In a move to offer free e-mail, Yahoo! acquired Four11 Corp., known for its free e-mail service Rocket Mail and its directory of telephone White Pages.

Yahoo! Mail ( competes with free e-mail services from Excite and Lycos and is Yahoo!'s first acquisition.


"This is a way for us to get new users and get deeper with our existing users," said Karen Edwards, director of marketing at Yahoo!. "'E-mail is a great sticky application, which means people come back to you, time and time again."

The personalization available in My Yahoo! and Yahoo! Mail solicit names and preferences from users, Ms. Edwards added, which will help it offer more targeted ads.

Yahoo! also closed an important distribution deal with Gateway 2000 and Compaq Computer Corp.-in which icons for My Yahoo!, Yahoo! Search and My Yahoo! News Ticker-will be bundled on the desktop in a version of Microsoft's Internet Explorer 4.0.

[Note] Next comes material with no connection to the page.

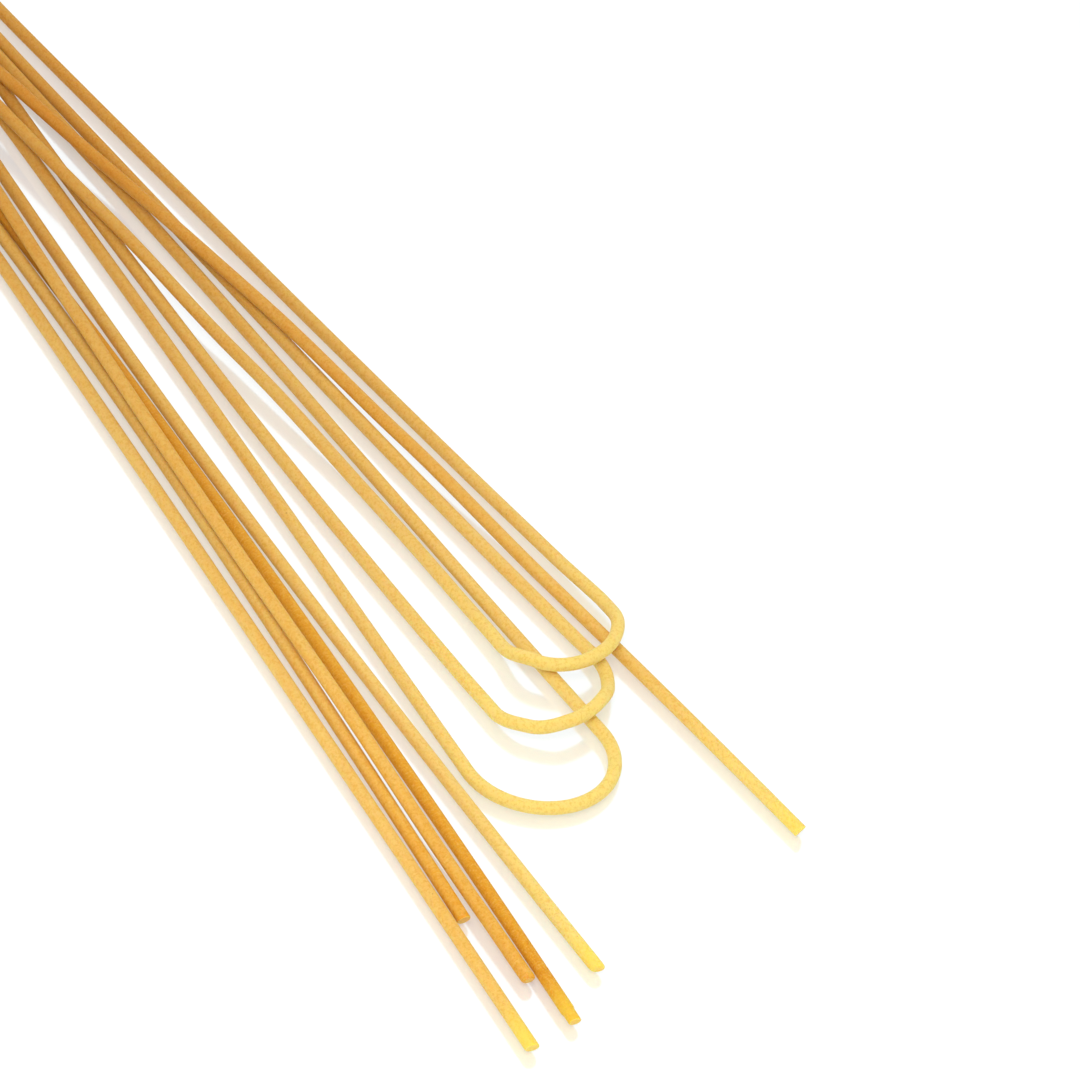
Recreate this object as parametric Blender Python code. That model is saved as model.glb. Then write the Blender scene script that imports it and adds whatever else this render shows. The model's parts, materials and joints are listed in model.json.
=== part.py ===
"""A loose bundle of dry long spaghetti, lying as it was put down.

Six straight strands and three folded ones. A folded strand keeps the bend it took
when it dried over a rail, so it has two legs and a round bend between them.
All bends lie at the +X end, all strands run away from there towards -X.
The strands touch, cross and ride over each other, and none of them is joined.

Axes: +X along the bundle towards the bends, +Z up, Z = 0 on the surface it lies on.
Origin: bottom centre of the bundle's box.
Run it with: blender --background --python part.py
"""

import math

import bpy

MM = 0.001

# ---- Driving dimensions, in millimetres and degrees ------------------------------------

STRAND_RADIUS = 1.0
LEG_STEP = 8.0
BEND_STEPS = 9
BEVEL_RESOLUTION = 3

GOLD = (0.86, 0.55, 0.16, 1.0)
AMBER = (0.80, 0.42, 0.07, 1.0)

# A strand's path in plan begins at its near end (x, y) with a heading, and turns by so
# many degrees over each third of its length. Its rests say where it is carried: the
# distance from the near end, and the height of its centre line there.
STRAIGHT_STRANDS = {
    "strand_past_folds": {
        "start": (68.6, 1.1),
        "heading": 184.7,
        "turns": (2.2, 3.3, -3.0),
        "length": 258.0,
        "rests": ((0, 1.0), (60, 1.0), (95, 2.2), (130, 3.4), (165, 3.6), (200, 4.2), (258, 3.2)),
    },
    "strand_bowed": {
        "start": (80.1, -39.7),
        "heading": 180.3,
        "turns": (-1.7, -2.5, -1.4),
        "length": 257.0,
        "rests": ((0, 1.0),),
    },
    "strand_lowest": {
        "start": (87.2, -47.9),
        "heading": 175.5,
        "turns": (1.3, 2.1, -1.0),
        "length": 258.0,
        "rests": ((0, 1.0),),
    },
    "strand_riding": {
        "start": (78.1, -49.6),
        "heading": 177.3,
        "turns": (-0.5, -2.0, -0.5),
        "length": 256.0,
        "rests": ((0, 1.1), (14, 1.4), (64, 3.2), (110, 3.4), (190, 3.4), (222, 1.0)),
    },
    "strand_short": {
        "start": (64.4, -51.8),
        "heading": 174.9,
        "turns": (0.8, 3.2, 0.3),
        "length": 257.0,
        "rests": ((0, 1.0),),
    },
    "strand_outer": {
        "start": (89.0, -55.8),
        "heading": 176.0,
        "turns": (0.2, 0.4, 5.1),
        "length": 259.0,
        "rests": ((0, 1.0),),
    },
}
AMBER_STRANDS = ("strand_lowest",)

# A folded strand begins at the outermost point of its bend (x, y), with the heading of
# its fold line. Each leg has the bend's radius on its side, the angle by which it closes
# on the fold line, its turns over each third, its reach back from the tip, and its rests.
FOLDED_STRANDS = {
    "fold_top": {
        "tip": (28.3, -8.8),
        "tip_height": 3.8,
        "heading": 191.3,
        "upper_leg": {
            "radius": 11.4,
            "closes": -5.1,
            "turns": (-1.0, -0.4, -5.5),
            "reach": 236.0,
            "rests": ((8, 3.4), (16, 1.6), (28, 1.2), (50, 1.1), (240, 1.0)),
        },
        "lower_leg": {
            "radius": 7.9,
            "closes": 11.3,
            "turns": (6.2, -2.0, 5.9),
            "reach": 229.0,
            "rests": ((9, 3.3), (16, 1.3), (28, 1.0), (50, 1.1),
                      (85, 2.3), (120, 3.8), (195, 3.6), (230, 1.1)),
        },
    },
    "fold_middle": {
        "tip": (37.9, -18.5),
        "tip_height": 3.2,
        "heading": 180.3,
        "upper_leg": {
            "radius": 11.8,
            "closes": 5.7,
            "turns": (-2.6, 0.3, -5.6),
            "reach": 237.0,
            "rests": ((6, 3.4), (13, 1.5), (22, 1.0), (240, 1.0)),
        },
        "lower_leg": {
            "radius": 7.9,
            "closes": -1.3,
            "turns": (-2.7, -1.6, 5.0),
            "reach": 244.0,
            "rests": ((6, 2.2), (12, 1.2), (22, 1.0), (60, 1.0), (140, 1.4), (225, 3.3)),
        },
    },
    "fold_bottom": {
        "tip": (51.1, -25.5),
        "tip_height": 1.0,
        "heading": 176.8,
        "upper_leg": {
            "radius": 10.7,
            "closes": 5.5,
            "turns": (-0.9, 1.4, -0.6),
            "reach": 246.0,
            "rests": ((240, 1.0),),
        },
        "lower_leg": {
            "radius": 11.3,
            "closes": 0.3,
            "turns": (0.0, 1.1, 2.4),
            "reach": 250.0,
            "rests": ((240, 1.0),),
        },
    },
}


# ---- Paths ------------------------------------------------------------------------------

def turned_by(turns, share):
    """Degrees turned after a share of a path whose thirds turn by the given angles."""
    thirds = 3.0 * share
    return sum(turn * min(max(thirds - third, 0.0), 1.0) for third, turn in enumerate(turns))


def walk(start, heading, turns, length):
    """Points in plan along a path of gentle arcs, one for each third."""
    steps = round(length / LEG_STEP)
    step = length / steps
    points = [start]
    for index in range(steps):
        angle = math.radians(heading + turned_by(turns, (index + 0.5) / steps))
        x, y = points[-1]
        points.append((x + step * math.cos(angle), y + step * math.sin(angle)))
    return points


def height_at(distance, rests):
    """Height of a centre line that eases from one rest to the next."""
    if distance <= rests[0][0]:
        return rests[0][1]
    for (near, low), (far, high) in zip(rests, rests[1:]):
        if distance <= far:
            share = (distance - near) / (far - near)
            return low + (high - low) * share * share * (3.0 - 2.0 * share)
    return rests[-1][1]


def raised(points, rests):
    """The plan points with their heights."""
    distance = 0.0
    path = [(*points[0], height_at(0.0, rests))]
    for before, point in zip(points, points[1:]):
        distance += math.dist(before, point)
        path.append((*point, height_at(distance, rests)))
    return path


def straight_path(strand):
    """Centre line of a straight strand, from its near end to its far end."""
    plan = walk(strand["start"], strand["heading"], strand["turns"], strand["length"])
    return raised(plan, strand["rests"])


def leg_plan(fold, leg, side):
    """Half the bend and one leg in plan. Side is 1 to the fold line's right, else -1."""
    outward = math.radians(fold["heading"] + 180.0)
    radius = leg["radius"]
    centre_x = fold["tip"][0] - radius * math.cos(outward)
    centre_y = fold["tip"][1] - radius * math.sin(outward)
    sweep = math.radians(90.0 + leg["closes"])
    arc = []
    for index in range(BEND_STEPS + 1):
        angle = outward + side * sweep * index / BEND_STEPS
        arc.append((centre_x + radius * math.cos(angle), centre_y + radius * math.sin(angle)))
    length = leg["reach"] - radius * (1.0 + math.sin(math.radians(leg["closes"])))
    run = walk(arc[-1], fold["heading"] + side * leg["closes"], leg["turns"], length)
    return arc + run[1:]


def folded_path(fold):
    """Centre line of a folded strand, from one leg's far end round the bend to the other's."""
    tip_rest = (0.0, fold["tip_height"])
    halves = []
    for leg, side in ((fold["upper_leg"], 1), (fold["lower_leg"], -1)):
        halves.append(raised(leg_plan(fold, leg, side), (tip_rest, *leg["rests"])))
    upper, lower = halves
    return upper[::-1] + lower[1:]


def centred(paths):
    """All paths moved so that the bundle's box is centred on the origin in plan."""
    points = [point for path in paths.values() for point in path]
    shift_x = (min(p[0] for p in points) + max(p[0] for p in points)) / 2.0
    shift_y = (min(p[1] for p in points) + max(p[1] for p in points)) / 2.0
    return {
        name: [(x - shift_x, y - shift_y, z) for x, y, z in path]
        for name, path in paths.items()
    }


# ---- Objects ----------------------------------------------------------------------------

def pasta_material(name, colour):
    """Dull, slightly rough dry pasta."""
    material = bpy.data.materials.new(name)
    material.use_nodes = True
    shader = material.node_tree.nodes["Principled BSDF"]
    shader.inputs["Base Color"].default_value = colour
    shader.inputs["Roughness"].default_value = 0.62
    shader.inputs["Metallic"].default_value = 0.0
    material.diffuse_color = colour
    return material


def strand(name, path, material, collection):
    """A round strand with cut ends along a path in millimetres."""
    curve = bpy.data.curves.new(name, "CURVE")
    curve.dimensions = "3D"
    curve.bevel_depth = STRAND_RADIUS * MM
    curve.bevel_resolution = BEVEL_RESOLUTION
    curve.use_fill_caps = True
    spline = curve.splines.new("POLY")
    spline.points.add(len(path) - 1)
    for point, (x, y, z) in zip(spline.points, path):
        point.co = (x * MM, y * MM, z * MM, 1.0)
    curve.materials.append(material)
    collection.objects.link(bpy.data.objects.new(name, curve))


def main():
    for item in list(bpy.data.objects):
        bpy.data.objects.remove(item)
    bundle = bpy.data.collections.new("dry_spaghetti_bundle")
    bpy.context.scene.collection.children.link(bundle)
    paths = {name: straight_path(item) for name, item in STRAIGHT_STRANDS.items()}
    paths.update({name: folded_path(item) for name, item in FOLDED_STRANDS.items()})
    gold = pasta_material("pasta_gold", GOLD)
    amber = pasta_material("pasta_amber", AMBER)
    for name, path in centred(paths).items():
        strand(name, path, amber if name in AMBER_STRANDS else gold, bundle)


main()
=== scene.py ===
# %% [markdown]
# A loose bundle of dry long spaghetti
#
# Nine pieces lie on a white, slightly glossy table: six straight strands and three
# folded ones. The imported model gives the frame: where each strand lies and how thick it
# is. This script gives the looks: round strands with a dull, grainy skin, slanted cuts
# at their ends, small flecks, and a bright white studio around them.

# %% Load the frame
import json
import math

import bpy
from mathutils import Matrix, Vector


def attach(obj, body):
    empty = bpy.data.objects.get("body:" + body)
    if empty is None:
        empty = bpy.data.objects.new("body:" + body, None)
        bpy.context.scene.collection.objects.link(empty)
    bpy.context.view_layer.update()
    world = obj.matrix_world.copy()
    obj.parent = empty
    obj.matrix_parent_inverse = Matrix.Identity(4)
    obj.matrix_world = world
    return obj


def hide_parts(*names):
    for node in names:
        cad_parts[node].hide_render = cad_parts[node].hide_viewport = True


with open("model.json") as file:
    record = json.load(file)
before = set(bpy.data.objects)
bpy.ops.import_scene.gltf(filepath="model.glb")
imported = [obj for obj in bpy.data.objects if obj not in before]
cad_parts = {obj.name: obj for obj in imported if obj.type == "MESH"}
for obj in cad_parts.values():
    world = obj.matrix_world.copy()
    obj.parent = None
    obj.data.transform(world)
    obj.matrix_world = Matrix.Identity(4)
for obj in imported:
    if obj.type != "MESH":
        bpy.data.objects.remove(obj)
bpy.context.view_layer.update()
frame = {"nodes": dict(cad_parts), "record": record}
print("strands in the frame:", len(frame["nodes"]))

# %% [markdown]
# The strands' courses
#
# A dry strand is stiff, so its course in plan is a few very flat arcs: it starts at its
# near end, has a heading, and turns by a few degrees over each third of its length. In
# height it is carried by what lies under it, so its course has rests, and eases from
# one to the next. These are the sizes that the solids were made from, in millimetres
# and degrees. Repeating the rule, and not the finished points, lets the visible strands
# have many more rings than the solids have.

# %% Sizes of the straight strands
MM = 0.001
STRAND_RADIUS = 1.0

STRAIGHT_STRANDS = {
    "strand_past_folds": {
        "start": (68.6, 1.1),
        "heading": 184.7,
        "turns": (2.2, 3.3, -3.0),
        "length": 258.0,
        "rests": ((0, 1.0), (60, 1.0), (95, 2.2), (130, 3.4), (165, 3.6), (200, 4.2), (258, 3.2)),
    },
    "strand_bowed": {
        "start": (80.1, -39.7),
        "heading": 180.3,
        "turns": (-1.7, -2.5, -1.4),
        "length": 257.0,
        "rests": ((0, 1.0),),
    },
    "strand_lowest": {
        "start": (87.2, -47.9),
        "heading": 175.5,
        "turns": (1.3, 2.1, -1.0),
        "length": 258.0,
        "rests": ((0, 1.0),),
    },
    "strand_riding": {
        "start": (78.1, -49.6),
        "heading": 177.3,
        "turns": (-0.5, -2.0, -0.5),
        "length": 256.0,
        "rests": ((0, 1.1), (14, 1.4), (64, 3.2), (110, 3.4), (190, 3.4), (222, 1.0)),
    },
    "strand_short": {
        "start": (64.4, -51.8),
        "heading": 174.9,
        "turns": (0.8, 3.2, 0.3),
        "length": 257.0,
        "rests": ((0, 1.0),),
    },
    "strand_outer": {
        "start": (89.0, -55.8),
        "heading": 176.0,
        "turns": (0.2, 0.4, 5.1),
        "length": 259.0,
        "rests": ((0, 1.0),),
    },
}
print("straight strands:", ", ".join(STRAIGHT_STRANDS))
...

Similarly, Lycos rounded out services that support its ad campaign theme, "Your Personal Internet Guide," by introducing free LycosEmail ( and instant messaging, supplied by Globe Comm's iName, a personalized e-mail service. It also added Lycos Chat and BBS (http://chat., using chat software developer e-Share Technologies, which will moderate chat sessions taking place in each of Lycos' 17 Web Guide topic areas.


Other new services include a GeoCities' home pages search engine, and the Lycos Personalized Guide, which was introduced last month. "Lycos is your first stop and your last," said Mark Stoever, Lycos communities marketing product manager, referring to the search engine's strategy.

Infoseek Corp. also expanded its community services last week, joining NBC on a co-branded search and local information area within the NBC Interactive Neighborhood (see story P. 41).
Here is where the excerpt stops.